## Exercise details
Transcribe each line exactly.

## Extracted data
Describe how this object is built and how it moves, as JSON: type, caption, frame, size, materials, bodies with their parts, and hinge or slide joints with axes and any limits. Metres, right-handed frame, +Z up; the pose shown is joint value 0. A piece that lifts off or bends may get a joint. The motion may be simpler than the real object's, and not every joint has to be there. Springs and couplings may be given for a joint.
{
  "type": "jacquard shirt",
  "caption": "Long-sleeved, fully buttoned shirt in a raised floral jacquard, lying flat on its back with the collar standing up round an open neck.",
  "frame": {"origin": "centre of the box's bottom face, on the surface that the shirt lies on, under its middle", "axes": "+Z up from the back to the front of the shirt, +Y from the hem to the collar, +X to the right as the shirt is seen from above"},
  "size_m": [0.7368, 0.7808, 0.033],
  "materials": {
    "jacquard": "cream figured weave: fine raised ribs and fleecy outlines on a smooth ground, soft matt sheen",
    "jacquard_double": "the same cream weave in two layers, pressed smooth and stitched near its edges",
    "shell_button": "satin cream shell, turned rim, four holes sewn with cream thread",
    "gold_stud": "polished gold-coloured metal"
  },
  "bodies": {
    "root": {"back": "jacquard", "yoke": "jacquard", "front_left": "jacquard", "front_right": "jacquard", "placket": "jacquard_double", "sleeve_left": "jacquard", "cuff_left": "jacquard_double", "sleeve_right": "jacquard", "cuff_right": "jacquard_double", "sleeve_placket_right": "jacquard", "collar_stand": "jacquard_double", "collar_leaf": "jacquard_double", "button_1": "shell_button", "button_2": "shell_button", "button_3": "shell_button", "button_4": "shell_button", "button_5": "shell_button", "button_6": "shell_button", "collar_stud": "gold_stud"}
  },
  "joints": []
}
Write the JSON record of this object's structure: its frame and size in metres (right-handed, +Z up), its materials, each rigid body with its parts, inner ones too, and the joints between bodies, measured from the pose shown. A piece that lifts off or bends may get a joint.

## Exercise result
Describe how this object is built and how it moves, as JSON: type, caption, frame, size, materials, bodies with their parts, and hinge or slide joints with axes and any limits. Metres, right-handed frame, +Z up; the pose shown is joint value 0. A piece that lifts off or bends may get a joint. The motion may be simpler than the real object's, and not every joint has to be there. Springs and couplings may be given for a joint.
{
  "type": "jacquard shirt",
  "caption": "Long-sleeved, fully buttoned shirt in a raised floral jacquard, lying flat on its back with the collar standing up round an open neck.",
  "frame": {"origin": "centre of the box's bottom face, on the surface that the shirt lies on, under its middle", "axes": "+Z up from the back to the front of the shirt, +Y from the hem to the collar, +X to the right as the shirt is seen from above"},
  "size_m": [0.7368, 0.7808, 0.033],
  "materials": {
    "jacquard": "cream figured weave: fine raised ribs and fleecy outlines on a smooth ground, soft matt sheen",
    "jacquard_double": "the same cream weave in two layers, pressed smooth and stitched near its edges",
    "shell_button": "satin cream shell, turned rim, four holes sewn with cream thread",
    "gold_stud": "polished gold-coloured metal"
  },
  "bodies": {
    "root": {"back": "jacquard", "yoke": "jacquard", "front_left": "jacquard", "front_right": "jacquard", "placket": "jacquard_double", "sleeve_left": "jacquard", "cuff_left": "jacquard_double", "sleeve_right": "jacquard", "cuff_right": "jacquard_double", "sleeve_placket_right": "jacquard", "collar_stand": "jacquard_double", "collar_leaf": "jacquard_double", "button_1": "shell_button", "button_2": "shell_button", "button_3": "shell_button", "button_4": "shell_button", "button_5": "shell_button", "button_6": "shell_button", "collar_stud": "gold_stud"}
  },
  "joints": []
}
Write the JSON record of this object's structure: its frame and size in metres (right-handed, +Z up), its materials, each rigid body with its parts, inner ones too, and the joints between bodies, measured from the pose shown. A piece that lifts off or bends may get a joint.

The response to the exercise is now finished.